Set down the material exactly as given, please, from its first line through the line that includes "0.05), 1.0, 90))".

___ SUPPLIED MATERIAL

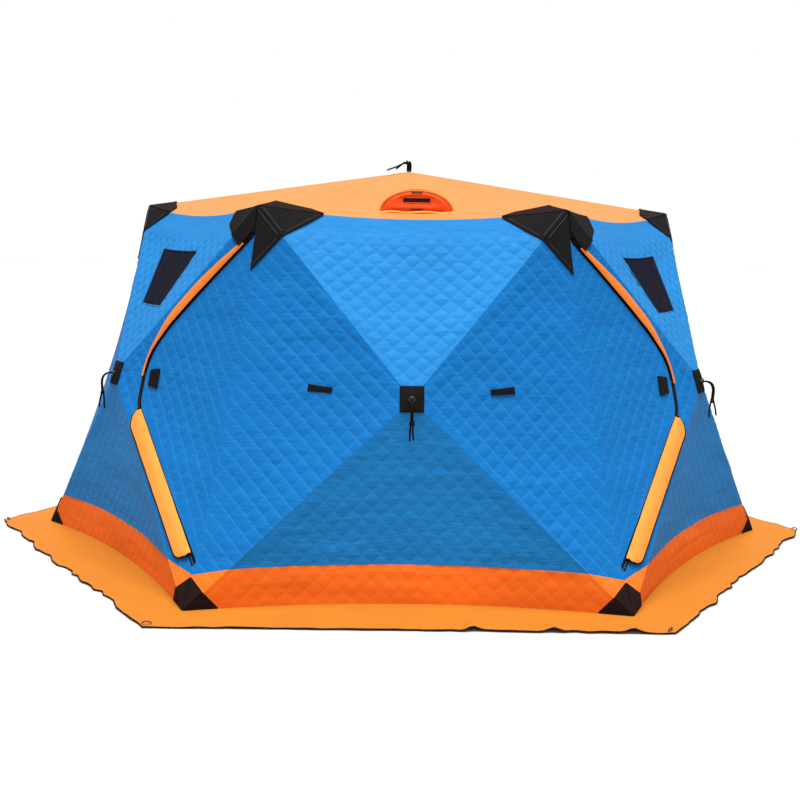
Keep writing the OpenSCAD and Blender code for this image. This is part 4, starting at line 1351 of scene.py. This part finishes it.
# --- anchor loops on the skirt ---
ANCHOR_AT = np.array([-1.125, -1.948, 0.009])


def build_anchor_loops():
    loops = Build()
    a = np.linspace(0, math.pi, 14)
    path = ANCHOR_AT + np.stack([0.02 * np.cos(a), 0.003 * np.cos(a * 2), 0.012 * np.sin(a)], -1)
    for angle in range(0, 360, 60):
        add_tube(loops, path, 0.0042, 0, angle, sides=8, flat=0.6)
    loops.piece("skirt_anchor_loops", [ANCHOR_RED], "hut")


build_anchor_loops()

# --- finishes of the CAD parts that stay in sight ---
for node_name, material in (("wall_hubs", HUB_PLASTIC), ("roof_hub", HUB_PLASTIC),
                            ("wall_poles", POLE), ("roof_poles", POLE)):
    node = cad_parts[node_name]
    node.data.materials.clear()
    node.data.materials.append(material)


# --- studio ---
# name, the way its light comes from, its strength and its spread in degrees
PANELS = (("sky_panel", (0.0, -0.22, 0.975), 8.2, 40), ("front_panel", (0.0, -1.0, 0.05), 1.0, 90))


def build_stage():
    floor_mesh = bpy.data.meshes.new("floor")
    half, low = 40.0, -0.002
    floor_mesh.from_pydata([(-half, -half, low), (half, -half, low), (half, half, low),
                            (-half, half, low)], [], [[0, 1, 2, 3]])
    n = Nodes("studio_floor")
    n.shader.inputs["Specular IOR Level"].default_value = 0.0
    floor_mesh.materials.append(n.join((0.3, 0.3, 0.3, 1.0), 0.9))
    floor = bpy.data.objects.new("floor", floor_mesh)
    bpy.context.scene.collection.objects.link(floor)
    world = bpy.data.worlds.new("studio")
    bpy.context.scene.world = world
    world.use_nodes = True
    background = world.node_tree.nodes["Background"]
    background.inputs["Color"].default_value = (1.0, 1.0, 1.0, 1.0)
    background.inputs["Strength"].default_value = 1.0
    for name, source, energy, spread in PANELS:
        data = bpy.data.lights.new(name, "SUN")
        data.energy, data.angle = energy, math.radians(spread)
        light = bpy.data.objects.new(name, data)
        light.rotation_euler = Vector(source).to_track_quat("Z", "Y").to_euler()
        bpy.context.scene.collection.objects.link(light)
    bpy.context.scene.view_settings.view_transform = "Standard"


build_stage()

______

RESULT BELOW:
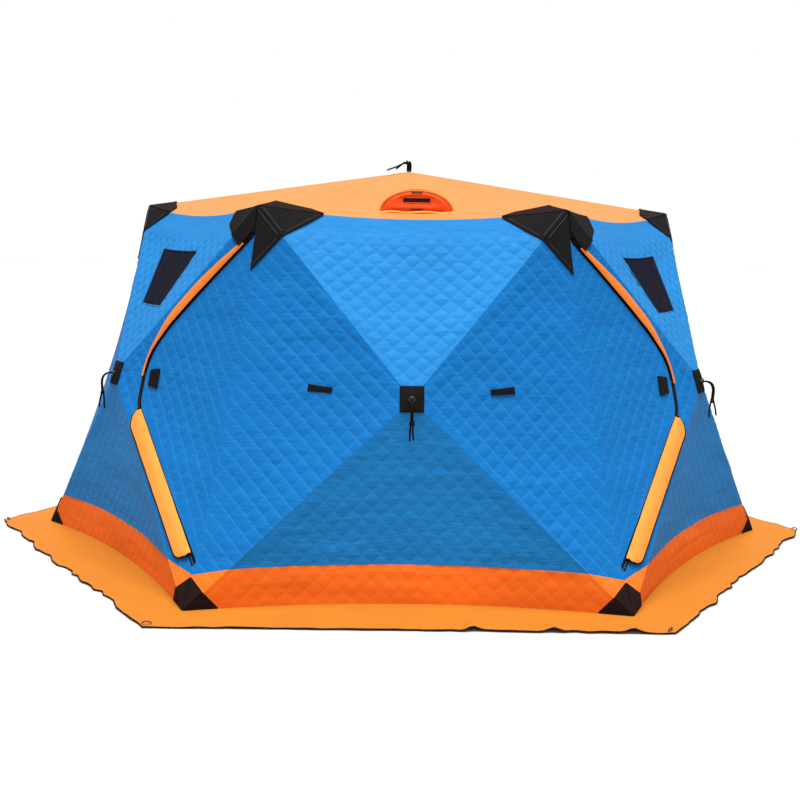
Keep writing the OpenSCAD and Blender code for this image. This is part 4, starting at line 1351 of scene.py. This part finishes it.
# --- anchor loops on the skirt ---
ANCHOR_AT = np.array([-1.125, -1.948, 0.009])


def build_anchor_loops():
    loops = Build()
    a = np.linspace(0, math.pi, 14)
    path = ANCHOR_AT + np.stack([0.02 * np.cos(a), 0.003 * np.cos(a * 2), 0.012 * np.sin(a)], -1)
    for angle in range(0, 360, 60):
        add_tube(loops, path, 0.0042, 0, angle, sides=8, flat=0.6)
    loops.piece("skirt_anchor_loops", [ANCHOR_RED], "hut")


build_anchor_loops()

# --- finishes of the CAD parts that stay in sight ---
for node_name, material in (("wall_hubs", HUB_PLASTIC), ("roof_hub", HUB_PLASTIC),
                            ("wall_poles", POLE), ("roof_poles", POLE)):
    node = cad_parts[node_name]
    node.data.materials.clear()
    node.data.materials.append(material)


# --- studio ---
# name, the way its light comes from, its strength and its spread in degrees
PANELS = (("sky_panel", (0.0, -0.22, 0.975), 8.2, 40), ("front_panel", (0.0, -1.0, 0.05), 1.0, 90))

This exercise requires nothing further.